A convex set in $\mathbb{R}^n$ whose closure is $\mathbb{R}^n$ Let $S$ be a convex set in $\mathbb{R}^n$. Prove that if a closure of S is $\mathbb{R}^n$ then $S=\mathbb{R}^n$
 A: I'm assuming you mean the standard topology on $\mathbb{R}^n$. Note that what you want to prove is equivalent to the following: 

If $S$ is convex and different of $\mathbb{R}^n$, then it's closure also is different of $\mathbb{R}^n$.

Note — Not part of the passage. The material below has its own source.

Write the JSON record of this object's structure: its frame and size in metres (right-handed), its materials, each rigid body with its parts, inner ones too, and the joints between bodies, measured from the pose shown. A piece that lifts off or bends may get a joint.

To prove this, let $p\in\mathbb{R}^n$ be such that $p\notin S$. Now we use the Hyperplane Separating Theorem to conclude that there is a point $y\in\mathbb{R}^n$, $y\neq 0$, and $\lambda\in\mathbb{R}$, such that $$\langle x,y\rangle < \lambda < \langle p,y\rangle,\quad \forall x\in S. $$
It means there is a hyperplane separating $p$ and $S$. So $S$ is totally contained in a half plane, therefore it's closure can't be $\mathbb{R}^n$.
A: Here's my (not very formal) idea, which I hope is useful and clear: assume otherwise, that there is some $a\in\mathbb{R}^n\setminus S$. Consider all of the lines which pass through $a$.


*

*Since $S$ is convex and $a\notin S$, we get that for each line passing through $a$ one of its parts (before $a$ or after $a$) cannot intersect $S$ (otherwise, $a\in S$).

*In addition, if $\ell_1$ and $\ell_2$ intersect $S$, then every line between them also intersects $S$.


Assuming my intuition is correct, we get that there is a half plane which does not intersect $S$ -- and thus the closure of $S$ cannot be $\mathbb{R}^n$.